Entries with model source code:

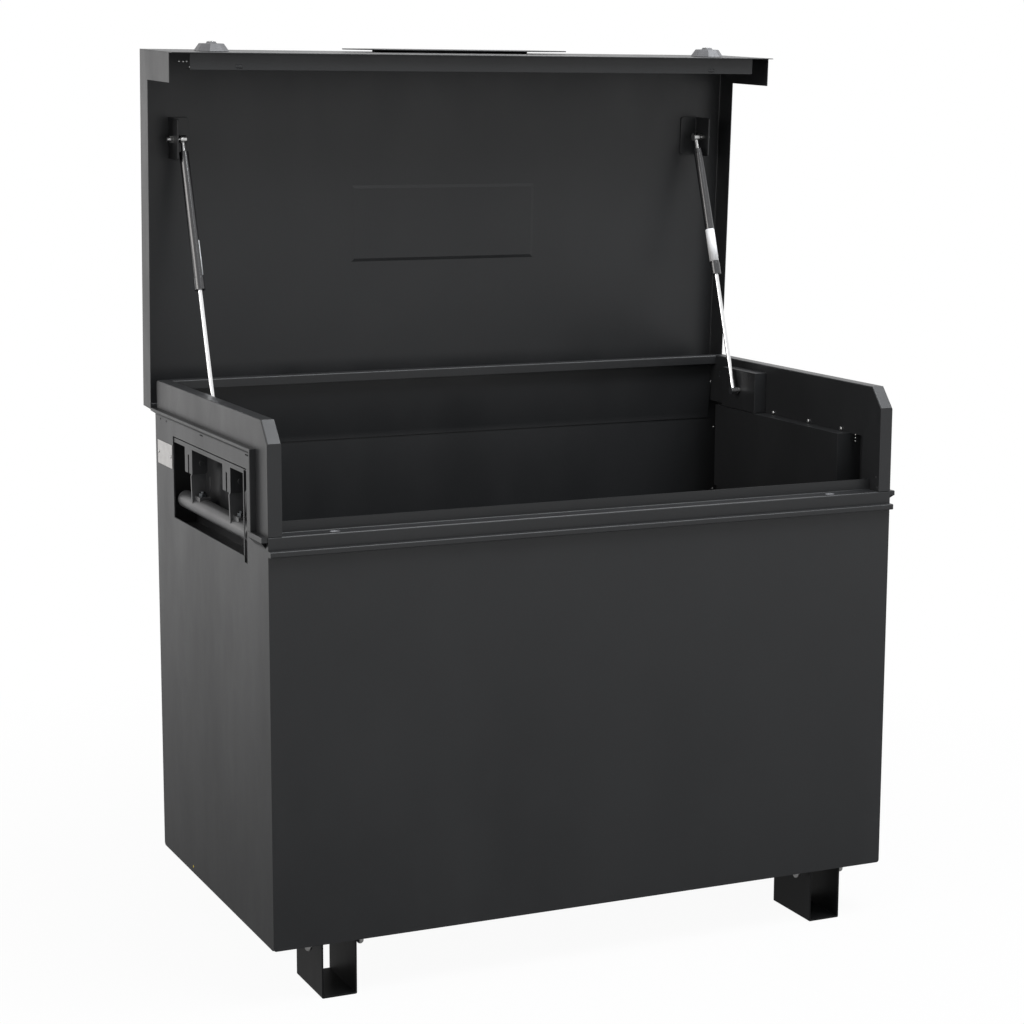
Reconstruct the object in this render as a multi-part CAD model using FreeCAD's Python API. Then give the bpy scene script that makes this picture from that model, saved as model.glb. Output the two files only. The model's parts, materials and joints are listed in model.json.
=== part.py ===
import FreeCAD, Part
import math
import os

# Jobsite box: a sheet steel site chest on four bolted feet, with a gas strut lid,
# two drop handles in side pockets and two knob locks in the lid's front skirt.
#
# Millimetres. X runs across the box (left is -X), Z is up from the floor.
# Everything is drawn with Y = 0 on the front panel's face and +Y to the rear, and the
# lid is drawn closed. At the end the lid is swung open about its hinge, and the whole
# box is moved so that the origin lies on the floor, under the middle of the open box.

V = FreeCAD.Vector
AXIS_X = V(1, 0, 0)
AXIS_Y = V(0, 1, 0)
AXIS_Z = V(0, 0, 1)
ORIGIN = V(0, 0, 0)

# Body
body_width = 1204.0
body_depth = 650.0
half_width = body_width / 2
sheet = 1.5
floor_sheet = 2.0
fold_outside = 3.0
fold_inside = 1.5
panel_corner = 5.0
foot_height = 100.0
rim_top = 1000.0

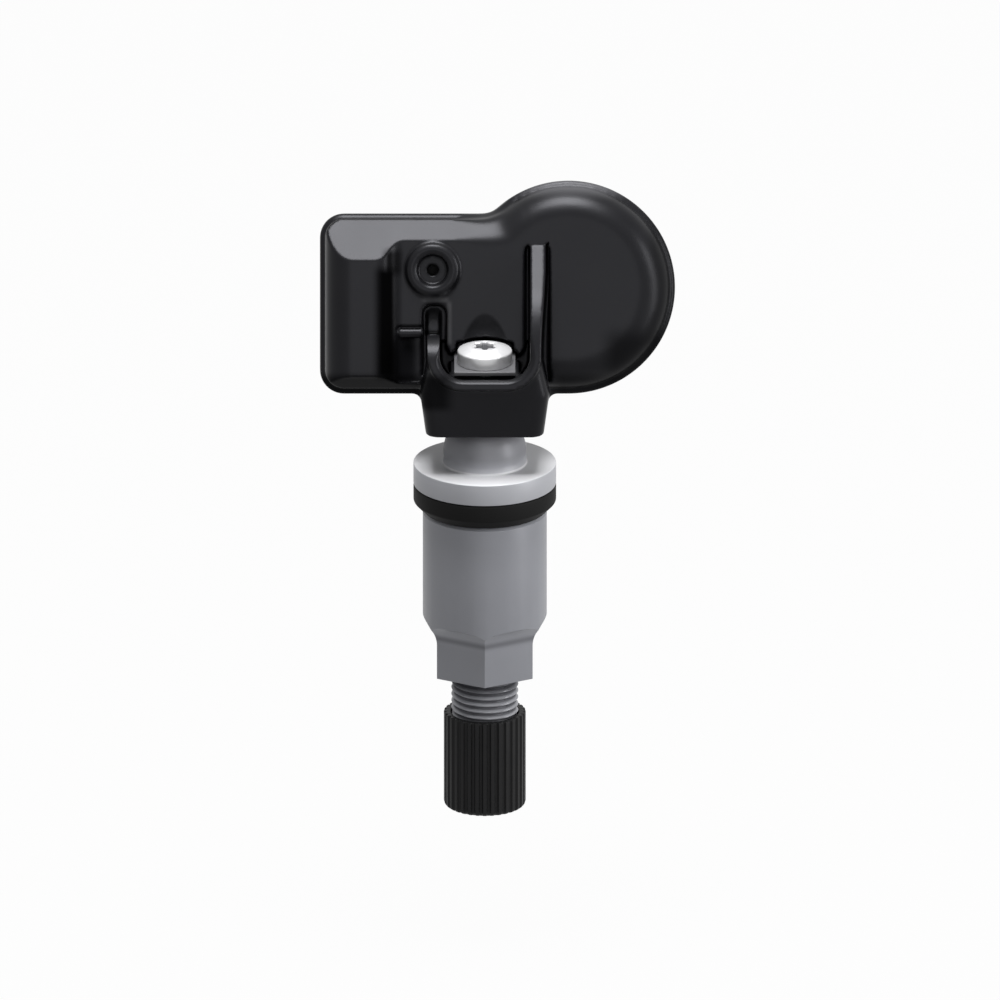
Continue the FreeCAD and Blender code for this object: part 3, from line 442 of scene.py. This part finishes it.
BRASS = Finish("core_brass", (0.70, 0.50, 0.22), (0.76, 0.56, 0.26), 0.3, metallic=1.0, lines=Lines.TURNED)
RED = Finish("core_seal", (0.45, 0.03, 0.02), (0.5, 0.05, 0.03), 0.55)
SPRING = Finish("spring_steel", (0.5, 0.5, 0.5), (0.6, 0.6, 0.6), 0.28, metallic=1.0)
CUP = Finish("cup_rubber", (0.02, 0.02, 0.02), (0.03, 0.03, 0.03), 0.6)
BOARD = Finish("board_green", (0.01, 0.12, 0.04), (0.015, 0.16, 0.06), 0.35, coat=0.4)
CELL = Finish("cell_steel", (0.62, 0.62, 0.60), (0.7, 0.7, 0.68), 0.25, metallic=1.0, lines=Lines.DRAWN)
NICKEL = Finish("tab_nickel", (0.6, 0.58, 0.54), (0.68, 0.66, 0.6), 0.35, metallic=1.0, lines=Lines.DRAWN)
CHIP = Finish("chip_plastic", (0.02, 0.02, 0.02), (0.03, 0.03, 0.03), 0.55)
GASKET = Finish("gasket_silicone", (0.4, 0.4, 0.38), (0.45, 0.45, 0.43), 0.6)
FILTER = Finish("filter_white", (0.014, 0.014, 0.014), (0.02, 0.02, 0.02), 0.9)
FERRITE = Finish("ferrite_grey", (0.08, 0.08, 0.08), (0.11, 0.11, 0.11), 0.6)
COPPER = Finish("copper_wire", (0.5, 0.18, 0.08), (0.6, 0.24, 0.1), 0.35, metallic=1.0,
                lines=Lines.TURNED, line_scale=2500.0, line_strength=0.8)
CRYSTAL = Finish("crystal_metal", (0.65, 0.65, 0.63), (0.72, 0.72, 0.7), 0.28, metallic=1.0)
TIN = Finish("antenna_brass", (0.6, 0.58, 0.5), (0.66, 0.64, 0.56), 0.3, metallic=1.0)
CERAMIC = Finish("part_tan", (0.35, 0.26, 0.16), (0.42, 0.32, 0.2), 0.5)


def rounded(profile: Profile) -> np.ndarray:
    """Rounds the corners of a profile.

    With half the angle between a corner's sides, the arc starts and ends r / tan(half) from the corner,
    and its centre c lies r / sin(half) from it on the bisector. The arc's points run from its first to
    its last as c + (sin((1 - t) a) first + sin(t a) last) / sin(a), for t from 0 to 1 and a = pi - 2 half.

    Args:
        profile: corners as (radius, height, fillet), in millimetres.

    Returns:
        Points as rows of (radius, height).
    """
    corners = np.array([corner[:2] for corner in profile])
    out = [corners[:1]]
    for number in range(1, len(profile) - 1):
        here, fillet = corners[number], profile[number][2]
        back = corners[number - 1] - here
        ahead = corners[number + 1] - here
        back, ahead = back / np.linalg.norm(back), ahead / np.linalg.norm(ahead)
        half = math.acos(float(np.clip(back @ ahead, -1.0, 1.0))) / 2
        if fillet <= 0.0 or half > math.pi / 2 - STRAIGHT:
            out.append(here[None])
            continue
        cut = fillet / math.tan(half)
        middle = (back + ahead) / np.linalg.norm(back + ahead)
        centre = here + middle * fillet / math.sin(half)
        first, last = here + back * cut - centre, here + ahead * cut - centre
        share = np.linspace(0.0, 1.0, ARC_POINTS)[:, None]
        spread = math.pi - 2 * half
        arc = (np.sin((1 - share) * spread) * first + np.sin(share * spread) * last) / math.sin(spread)
        out.append(centre + arc)
    out.append(corners[-1:])
    return np.concatenate(out)


def grid_faces(rows: int, columns: int, wrap_rows: bool = False) -> np.ndarray:
    """Quads of a grid whose columns run round in a ring.

    Args:
        rows: points along the profile.
        columns: points round the ring.
        wrap_rows: whether the last row joins the first.

    Returns:
        Faces (i, j), (i, j + 1), (i + 1, j + 1), (i + 1, j), with j taken round the ring.
    """
    last = rows if wrap_rows else rows - 1
    i, j = np.meshgrid(np.arange(last), np.arange(columns), indexing="ij")
    below, beside = (i + 1) % rows, (j + 1) % columns
    corners = [i * columns + j, i * columns + beside, below * columns + beside, below * columns + j]
    return np.stack([corner.ravel() for corner in corners], axis=1)


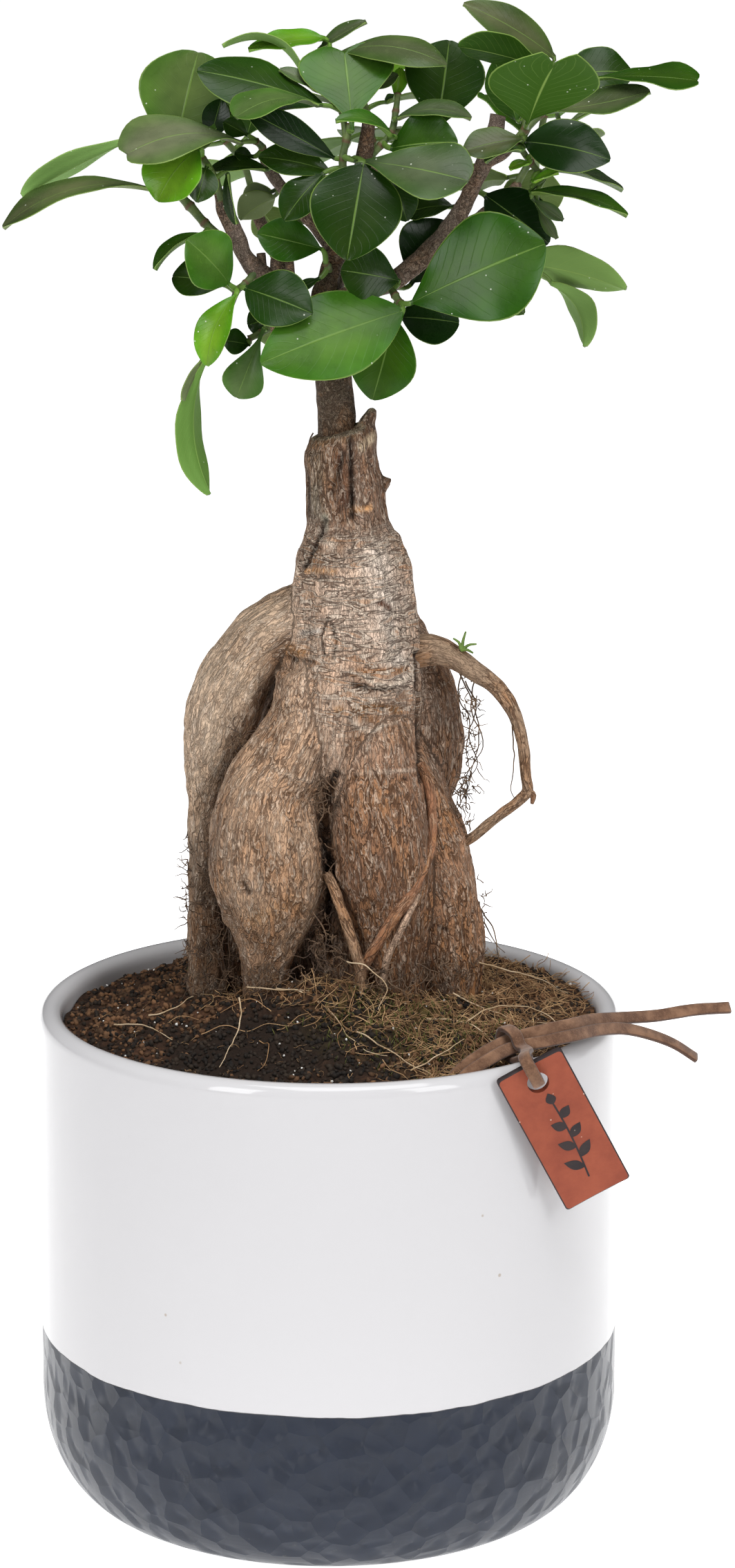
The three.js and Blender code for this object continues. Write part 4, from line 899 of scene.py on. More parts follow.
def scatter_tree() -> GeometryTree:
    """Builds the tree that strews pieces of a collection over a surface, by a zone of the mesh."""
    tree = GeometryTree("scatter", [
        ("Pieces", "NodeSocketCollection"), ("Material", "NodeSocketMaterial"),
        ("Zone", "NodeSocketString"), ("Density", "NodeSocketFloat"),
        ("Smallest", "NodeSocketFloat"), ("Largest", "NodeSocketFloat"),
        ("Tilt", "NodeSocketFloat"), ("Lift", "NodeSocketFloat"), ("Seed", "NodeSocketInt")])
    graph = tree.graph
    zone = graph.node("GeometryNodeInputNamedAttribute", {"data_type": "FLOAT"}, {"Name": tree.input("Zone")})
    points = graph.node("GeometryNodeDistributePointsOnFaces", {}, {
        "Mesh": tree.input("Geometry"), "Density": Field(graph, zone.outputs[0]) * tree.input("Density"),
        "Seed": tree.input("Seed")})
    pieces = graph.node("GeometryNodeCollectionInfo", {}, {
        "Collection": tree.input("Pieces"), "Separate Children": True, "Reset Children": True})
    turn = graph.node("FunctionNodeRandomValue", {"data_type": "FLOAT_VECTOR"},
                      {0: (0.0, 0.0, 0.0), 1: (0.0, 0.0, 2 * math.pi), "Seed": tree.input("Seed")})
    lean = graph.node("FunctionNodeRandomValue", {"data_type": "FLOAT_VECTOR"},
                      {0: (-1.0, -1.0, 0.0), 1: (1.0, 1.0, 0.0), "Seed": LEAN_SEED})
    angle = graph.vector("ADD", turn.outputs[0], graph.vector("SCALE", lean.outputs[0], tree.input("Tilt")))
    turned = graph.node("FunctionNodeRotateRotation", {"rotation_space": "LOCAL"},
                        {0: points.outputs["Rotation"], 1: angle})
    size = graph.node("FunctionNodeRandomValue", {"data_type": "FLOAT"},
                      {2: tree.input("Smallest"), 3: tree.input("Largest"), "Seed": tree.input("Seed")})
    lifted = graph.vector("SCALE", points.outputs["Normal"], tree.input("Lift"))
    raised = graph.node("GeometryNodeSetPosition", {}, {0: points.outputs[0], "Offset": lifted})
    placed = graph.node("GeometryNodeInstanceOnPoints", {"warning_propagation": "NONE"}, {
        "Points": raised.outputs[0], "Instance": pieces.outputs[0], "Pick Instance": True,
        "Rotation": turned.outputs[0], "Scale": size.outputs[1]})
    tree.close(placed.outputs[0], tree.input("Material"))
    return tree


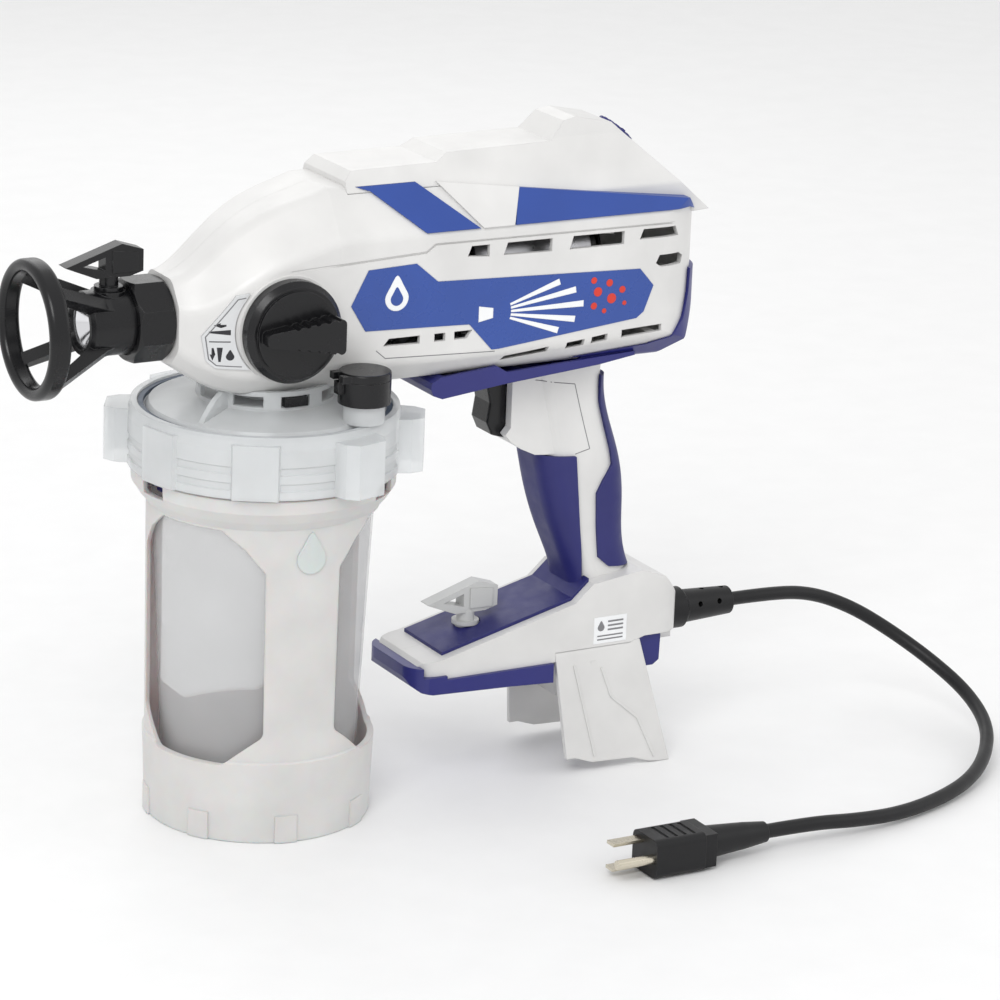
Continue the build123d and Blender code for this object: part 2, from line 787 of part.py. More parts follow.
def build_gear_plate():
    """Bearing plate between the motor and the gears."""
    plate = box_between((91, 94), (-24, 24), (226, 294))
    plate = plate - rod_x(8, 90, 95, z=GEAR_Z) - rod_x(6, 90, 95, z=MOTOR_Z)
    for y in (-21, 21):
        for z in (230, 290):
            plate = plate - rod_x(1.6, 90, 95, y, z)
    return plate


def build_outlet_fitting():
    """Threaded outlet that the retaining nut screws on."""
    fitting = turned_x([(-67, 4), (-67, 10.2), (-66, 11), (-54.4, 11), (-54.4, 15), (-50, 15),
                        (-50, 9), (-32, 9), (-32, 4)])
    return fitting


def build_inlet_fitting():
    """Neck that joins the pump to the paint inside the cup."""
    return turned_z([(6, 204), (12, 204), (12, 214), (15, 214), (15, 234), (6, 234)])


def build_inlet_strainer():
    """Slotted strainer basket under the inlet."""
    basket = turned_z([(0, 184), (9, 184), (9.5, 186), (10, 204), (8.8, 204), (8.2, 186.5),
                       (0, 186.5)])
    for index in range(4):
        for z in (189, 193, 197, 201):
            slot = Rot(0, 0, index * 45) * Pos(0, 0, z) * Box(30, 5, 1.6)
            basket = basket - slot
    return basket


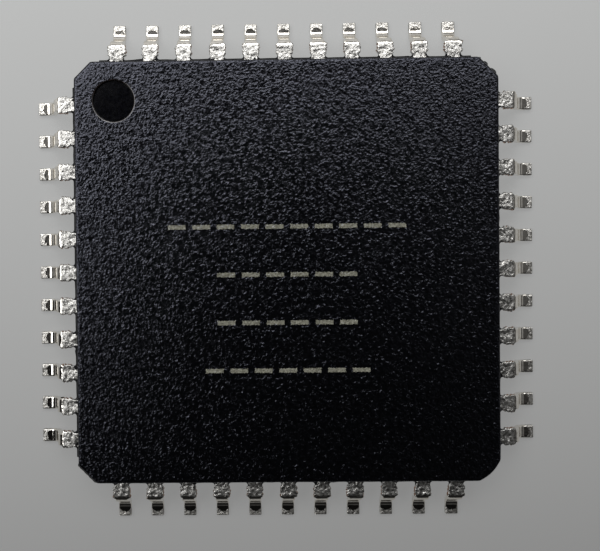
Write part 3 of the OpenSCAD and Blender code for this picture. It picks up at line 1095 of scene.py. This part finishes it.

EXERCISE DESCRIPTION: Set down nothing but the lines from the one with "Continue the build123d" through the end of the records, keeping each line exactly as written and including both ends.

RESULT OF THE TASK:
Continue the build123d and Blender code for this object: part 2, from line 787 of part.py. More parts follow.
def build_gear_plate():
    """Bearing plate between the motor and the gears."""
    plate = box_between((91, 94), (-24, 24), (226, 294))
    plate = plate - rod_x(8, 90, 95, z=GEAR_Z) - rod_x(6, 90, 95, z=MOTOR_Z)
    for y in (-21, 21):
        for z in (230, 290):
            plate = plate - rod_x(1.6, 90, 95, y, z)
    return plate


def build_outlet_fitting():
    """Threaded outlet that the retaining nut screws on."""
    fitting = turned_x([(-67, 4), (-67, 10.2), (-66, 11), (-54.4, 11), (-54.4, 15), (-50, 15),
                        (-50, 9), (-32, 9), (-32, 4)])
    return fitting


def build_inlet_fitting():
    """Neck that joins the pump to the paint inside the cup."""
    return turned_z([(6, 204), (12, 204), (12, 214), (15, 214), (15, 234), (6, 234)])


def build_inlet_strainer():
    """Slotted strainer basket under the inlet."""
    basket = turned_z([(0, 184), (9, 184), (9.5, 186), (10, 204), (8.8, 204), (8.2, 186.5),
                       (0, 186.5)])
    for index in range(4):
        for z in (189, 193, 197, 201):
            slot = Rot(0, 0, index * 45) * Pos(0, 0, z) * Box(30, 5, 1.6)
            basket = basket - slot
    return basket


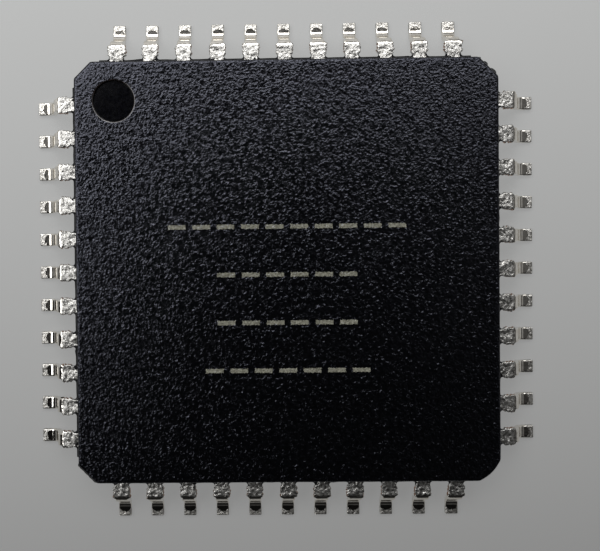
Write part 3 of the OpenSCAD and Blender code for this picture. It picks up at line 1095 of scene.py. This part finishes it.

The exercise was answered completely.